Yes, you can prepare the taco filling in advance and bake the potatoes when you’re ready to serve.
2. What toppings can I use?
You can use any toppings you like! Some great options include guacamole, salsa, or even shredded lettuce.
3. Can I freeze Taco Stuffed Baked Potatoes?
While you can freeze them, it’s best to store the baked potatoes and the filling separately. Reheat each when you’re ready to enjoy them again.
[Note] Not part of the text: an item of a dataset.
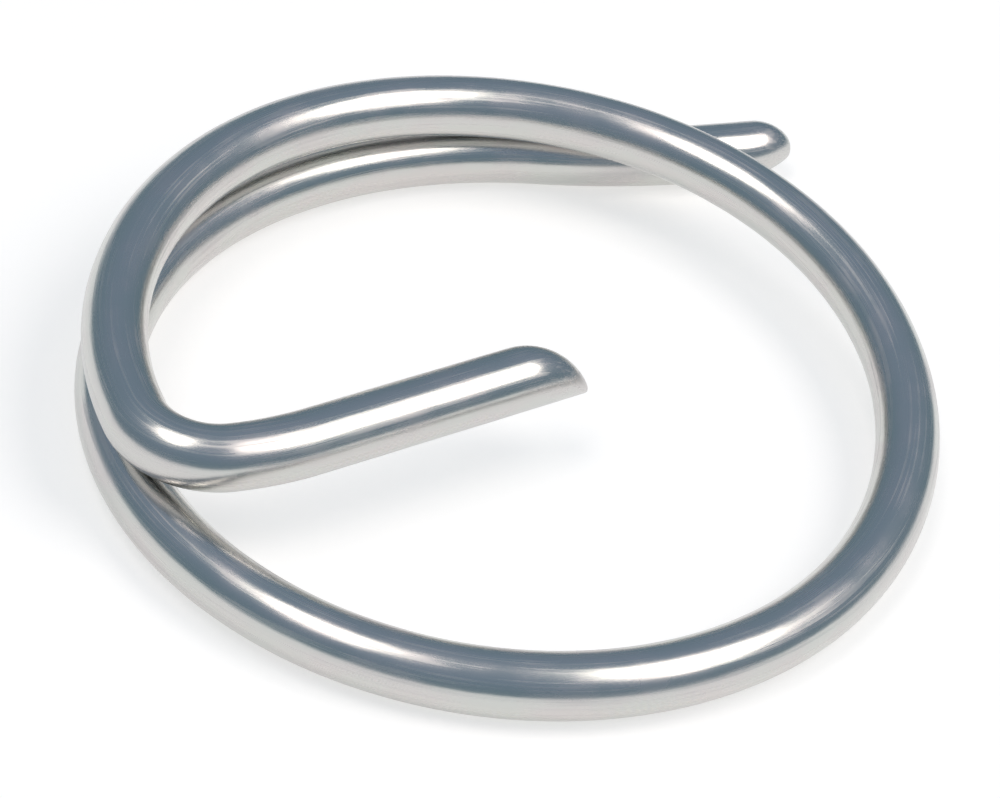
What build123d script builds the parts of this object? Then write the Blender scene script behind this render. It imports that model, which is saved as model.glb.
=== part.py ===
from build123d import *
import math
import os

# Ring cotter: one piece of round spring wire, wound a little over one and a quarter turns.
# Frame: the coil axis is +Z, the table it rests on is z = 0, the leg runs along +X.
# Lengths are millimetres, angles are degrees.

# ---- wire ----
wire_diameter = 1.5
strand_gap = 0.08             # clear space where one strand passes over another

# ---- coil, measured between wire centres ----
coil_long_width = 19.7
coil_short_width = 18.3
coil_long_angle = 27.0        # direction of the long way, from +X
coil_turn_angle = 426.3       # how far the wire is wound after the bend
arch_gap = 0.24               # how far the upper strand lifts off the lower one halfway round
arch_extra_angle = 20.0       # the lift goes on this much past the level part
drop_turn_angle = 147.0       # how far round it takes to come down to the table

# ---- leg that crosses the coil ----
bend_start_angle = 172.3      # place on the coil where the bend to the leg starts
bend_radius = 1.7             # centre of the wire
ease_radius = 8.0             # the wider curve that eases the bend into the leg
ease_angle = 14.0             # how much of the bend it takes over
leg_past_centre = 0.95        # how far the leg's point passes the coil axis

# ---- opening: the coil's wider last part, that slips out from under the upper strand ----
opening_radius = 11.5         # centre of the wire
opening_angle = 45.0          # how far it turns

# ---- tail that leaves the coil ----
tail_splay_angle = 13.0       # how far the tail is turned outwards
tail_splay_radius = 20.0
tail_straight_length = 2.45   # from the end of that turn to the tip

# ---- rounded oblique noses at both ends ----
nose_lean_angle = 37.0        # lean of the noses' plane from upright
leg_nose_reach = 2.0          # length of the side that is cut away
leg_nose_tip = 0.1            # radius of the flat at the point
leg_nose_rounding = 0.07      # its rounded rim
tail_far_reach = 1.0          # the tail's nose is cut on both sides, shorter on the far one
tail_far_drop = 0.5
tail_near_reach = 1.65
tail_nose_tip = 0.25
tail_nose_rounding = 0.2

# ---- counts and fixed angles ----
whole_turn_angle = 360.0
coil_steps = 60               # places that the coil's curve goes through, less one
nose_steps = 9                # circles that a nose is lofted through, less one

# ---- sizes that follow ----
wire_radius = wire_diameter / 2
coil_radius = (coil_long_width + coil_short_width) / 4
coil_stretch = (coil_long_width - coil_short_width) / 4
level_turn_angle = coil_turn_angle + opening_angle - whole_turn_angle
crossing_rise = wire_diameter + strand_gap
leg_nose_drop = wire_diameter - 2 * leg_nose_tip
tail_near_drop = wire_diameter - 2 * tail_nose_tip - tail_far_drop


def strand_height(turn):
    """Height of the wire centre after so many degrees of winding."""
    arch_turn = level_turn_angle + arch_extra_angle
    arch = arch_gap * math.sin(math.pi * min(turn / arch_turn, 1)) ** 2
    share = min(max((turn - level_turn_angle) / drop_turn_angle, 0), 1)
    level = crossing_rise * (1 + math.cos(math.pi * share)) / 2
    return wire_radius + level + arch


def coil_point(turn):
    """Wire centre on the coil after so many degrees of winding."""
    angle = math.radians(bend_start_angle - turn)
    reach = coil_radius + coil_stretch * math.cos(2 * angle - 2 * math.radians(coil_long_angle))
    return Vector(reach * math.cos(angle), reach * math.sin(angle), strand_height(turn))


def coil_direction(turn):
    """Direction of travel along the coil, level."""
    step = coil_point(turn + 0.01) - coil_point(turn - 0.01)
    return Vector(step.X, step.Y, 0).normalized()


def plan_heading(direction):
    """Heading of a direction seen from above, radians."""
    return math.atan2(direction.Y, direction.X)


def arc_points(start, heading, radius, sweep_angle, count):
    """Points of a level arc from a start and a heading, to the left if the sweep is positive."""
    radius = math.copysign(radius, sweep_angle)
    centre_x = start.X - radius * math.sin(heading)
    centre_y = start.Y + radius * math.cos(heading)
    points = []
    for number in range(1, count + 1):
        turned = heading + sweep_angle * number / count
        x = centre_x + radius * math.sin(turned)
        y = centre_y - radius * math.cos(turned)
        points.append(Vector(x, y, start.Z))
    return points


# coil: a smooth curve through evenly spaced places
coil_points = [coil_point(coil_turn_angle * number / coil_steps) for number in range(coil_steps + 1)]
coil_ends = (coil_direction(0), coil_direction(coil_turn_angle))
coil_curve = Spline(*coil_points, tangents=coil_ends, tangent_scalars=(1, 1))

# bend: from the coil backwards, tight at first, then easing until the leg runs along +X
back_heading = plan_heading(-coil_ends[0])
ease = math.radians(ease_angle)
bend_angle = -math.remainder(back_heading, 2 * math.pi) - ease
bend_middle, bend_end = arc_points(coil_points[0], back_heading, bend_radius, bend_angle, 2)
bend_arc = ThreePointArc(bend_end, bend_middle, coil_points[0])
ease_middle, leg_root = arc_points(bend_end, -ease, ease_radius, ease, 2)
ease_arc = ThreePointArc(leg_root, ease_middle, bend_end)

# leg: a level straight along +X, up to where its nose starts
leg_end = Vector(leg_past_centre - leg_nose_reach, leg_root.Y, leg_root.Z)
leg_line = Line(leg_end, leg_root)

# opening: a wider curve, still the coil's way round
end_heading = plan_heading(coil_ends[1])
opening = math.radians(opening_angle)
opening_middle, opening_end = arc_points(
    coil_points[-1],
    end_heading,
    opening_radius,
    -opening,
    2,
)
opening_arc = ThreePointArc(coil_points[-1], opening_middle, opening_end)
splay_heading = end_heading - opening

# tail: a gentle turn outwards, then straight, up to where its nose starts
splay = math.radians(tail_splay_angle)
splay_middle, tail_root = arc_points(opening_end, splay_heading, tail_splay_radius, splay, 2)
splay_arc = ThreePointArc(opening_end, splay_middle, tail_root)
tail_heading = splay_heading + splay
tail_direction = Vector(math.cos(tail_heading), math.sin(tail_heading), 0)
tail_end = tail_root + tail_direction * (tail_straight_length - tail_near_reach)
tail_line = Line(tail_root, tail_end)

# the round wire follows the whole centreline
centreline_pieces = (
    leg_line,
    ease_arc,
    bend_arc,
    coil_curve,
    opening_arc,
    splay_arc,
    tail_line,
)
centreline = Wire([piece.edge() for piece in centreline_pieces])
section_plane = Plane(origin=leg_end, z_dir=Vector(-1, 0, 0))
round_wire = sweep(section_plane * Circle(wire_radius), path=centreline)


def arc_drop(distance, reach, drop):
    """Drop of an arc that starts level and falls by drop over reach."""
    if distance <= 0 or drop <= 0:
        return 0
    radius = (reach * reach + drop * drop) / (2 * drop)
    return radius - math.sqrt(radius * radius - distance * distance)


def nose(root, along, away, far_reach, far_drop, near_reach, near_drop):
    """Oblique blunt end: circles that shrink between two side arcs."""
    length = max(far_reach, near_reach)
    sections = []
    for number in range(nose_steps + 1):
        distance = length * math.sin(math.pi / 2 * number / nose_steps)
        top = wire_radius - arc_drop(distance - (length - far_reach), far_reach, far_drop)
        bottom = -wire_radius + arc_drop(distance - (length - near_reach), near_reach, near_drop)
        centre = root + along * distance + away * ((top + bottom) / 2)
        sections.append(Plane(origin=centre, z_dir=along) * Circle((top - bottom) / 2))
    return loft(sections)


def round_flat(solid, flat_place, rounding):
    """Round the rim of the small flat nearest to a place."""
    flat = solid.faces().filter_by(GeomType.PLANE).sort_by_distance(flat_place)[0]
    return solid.fillet(rounding, flat.edges())


lean = math.radians(nose_lean_angle)

# the leg's nose: one side stays straight to the point
leg_along = Vector(1, 0, 0)
leg_away = Vector(0, math.sin(lean), math.cos(lean))
leg_nose = nose(leg_end, leg_along, leg_away, leg_nose_reach, leg_nose_drop, 0, 0)

# the tail's nose: blunter, cut on both sides
tail_side = Vector(-math.sin(tail_heading), math.cos(tail_heading), 0)
tail_away = tail_side * math.sin(lean) + Vector(0, 0, math.cos(lean))
tail_nose = nose(
    tail_end,
    tail_direction,
    tail_away,
    tail_far_reach,
    tail_far_drop,
    tail_near_reach,
    tail_near_drop,
)

ring_wire = (round_wire + leg_nose + tail_nose).solid()
ring_wire = round_flat(ring_wire, leg_end + leg_along * leg_nose_reach, leg_nose_rounding)
ring_wire = round_flat(ring_wire, tail_end + tail_direction * tail_near_reach, tail_nose_rounding)

os.makedirs("parts", exist_ok=True)
export_step(ring_wire, "parts/ring_wire.step")

box = ring_wire.bounding_box()
print("valid", ring_wire.is_valid, "volume", round(ring_wire.volume, 2), "box", box.min, box.max)
print("centreline", round(centreline.length, 2))
print("leg centre", leg_root, "leg end", leg_end, "tail end", tail_end, "tail direction", tail_direction)
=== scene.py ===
# %% [markdown]
# # A ring cotter in bright stainless wire
# A ring cotter is one length of springy stainless wire, wound about one and a third times round.
# One end crosses the ring as a leg, which goes through the cross hole of a pin, and the ring then
# closes round the pin and keeps the leg in. The CAD frame already has the true shape. Here it gets
# a finer skin, the finish of bright drawn wire, and a small studio to be seen in.

# %% Load the frame and keep its box
import math

import bmesh
import bpy
from mathutils import Matrix, Vector


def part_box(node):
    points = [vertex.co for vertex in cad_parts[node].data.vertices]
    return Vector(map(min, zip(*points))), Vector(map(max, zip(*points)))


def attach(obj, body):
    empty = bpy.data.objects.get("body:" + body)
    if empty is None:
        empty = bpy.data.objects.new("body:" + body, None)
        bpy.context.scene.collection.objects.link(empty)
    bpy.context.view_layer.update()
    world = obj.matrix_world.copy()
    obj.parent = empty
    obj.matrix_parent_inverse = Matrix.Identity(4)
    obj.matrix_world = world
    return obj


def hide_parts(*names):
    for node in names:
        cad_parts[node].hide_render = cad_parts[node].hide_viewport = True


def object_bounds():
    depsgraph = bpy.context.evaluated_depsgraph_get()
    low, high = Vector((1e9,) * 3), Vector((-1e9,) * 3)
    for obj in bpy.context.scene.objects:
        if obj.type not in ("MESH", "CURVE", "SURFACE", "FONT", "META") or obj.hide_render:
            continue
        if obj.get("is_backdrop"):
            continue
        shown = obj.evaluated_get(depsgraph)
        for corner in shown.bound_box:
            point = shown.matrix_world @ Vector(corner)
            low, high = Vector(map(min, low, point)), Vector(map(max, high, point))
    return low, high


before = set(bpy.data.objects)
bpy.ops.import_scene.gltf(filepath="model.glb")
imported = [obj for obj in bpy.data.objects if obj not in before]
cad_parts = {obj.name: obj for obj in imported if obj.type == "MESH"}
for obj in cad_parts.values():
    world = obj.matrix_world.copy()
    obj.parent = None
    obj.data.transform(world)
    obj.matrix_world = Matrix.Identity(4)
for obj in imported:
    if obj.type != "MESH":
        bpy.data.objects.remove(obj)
cad_low, cad_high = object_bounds()
metre_per_mm = 0.001
wire_low, wire_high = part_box("ring_wire")
wire_span = [round(side / metre_per_mm, 2) for side in wire_high - wire_low]
print("the wire in the frame spans", wire_span, "mm")

# %% [markdown]
# ## The line of the wire
# The real one is bent on a former: a straight leg, a tight bend, a long winding turn that starts
# one wire above the table and comes down to it, and a short tail kicked outwards. A curve drawn by
# eye would drift from the frame, so the same few sizes that made the frame make this line, apart
# from the reach of the leg's nose, and each stretch is worked out from them. Lengths are
# millimetres here and become metres at the end.

# %% The sizes of the winding
wire_radius = 0.75
strand_gap = 0.08  # clear space where one strand passes over another
coil_radius = 9.5  # to the centre of the wire, as the radii below are
coil_stretch = 0.35  # the coil is this much wider one way, and narrower the other
coil_long_angle = math.radians(27.0)
coil_turn = math.radians(426.3)
opening_radius = 11.5
opening_angle = math.radians(45.0)
level_turn = coil_turn + opening_angle - math.tau
arch_turn = level_turn + math.radians(20.0)
arch_gap = 0.24  # how far the upper strand lifts off the lower one halfway round
drop_turn = math.radians(147.0)
bend_start = math.radians(172.3)
bend_radius = 1.7
ease_radius = 8.0
ease_angle = math.radians(14.0)
leg_past_centre = 0.95  # how far the leg's point passes the coil's axis
splay_angle = math.radians(13.0)
splay_radius = 20.0
tail_straight = 2.45
course_step = 0.0002  # radians each way, small enough to give the direction at a place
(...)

Taco Stuffed Baked Potatoes
Ingredients
For the Potatoes
- 4 large Russet Potatoes Wash and prick with a fork
For the Taco Filling
- 1 lb Ground Beef Can substitute with turkey or chicken
- 1 small Onion, diced
- 3 cloves Garlic, minced
- 1 tbsp Tomato Paste
- 2 tbsp Taco Seasoning
- 0.5 cup Water or Broth
For Toppings
- 1 cup Cheddar Cheese, shredded
- 0.5 cup Sour Cream
- 1 cup Cherry Tomatoes, halved
- 2 Green Onions, sliced
- 0.25 cup Cilantro, chopped
- 1 tbsp Olive Oil For sautéing
- To taste Salt and Pepper
Instructions
Baking the Potatoes
- Preheat your oven to 425°F (220°C) and line a baking sheet.
- Wash the potatoes, prick them with a fork, oil them lightly with olive oil, and sprinkle with salt.
- Bake for 45–60 minutes, until they are tender.
Preparing the Filling
- While the potatoes are baking, heat a skillet with olive oil.
- Sauté the diced onion and minced garlic for 2–3 minutes until soft.
- Add the ground beef to the skillet and cook until browned.
- Stir in the tomato paste, taco seasoning, and broth. Let it simmer for 5–7 minutes.
Assembling the Dish
- Once the baked potatoes are done, slice them open and fluff the insides with a fork.
- Fill each potato with the taco meat mixture, then top with shredded cheese, cherry tomatoes, sour cream, green onions, and cilantro.
Serving
- Serve hot with lime wedges or your favorite hot sauce.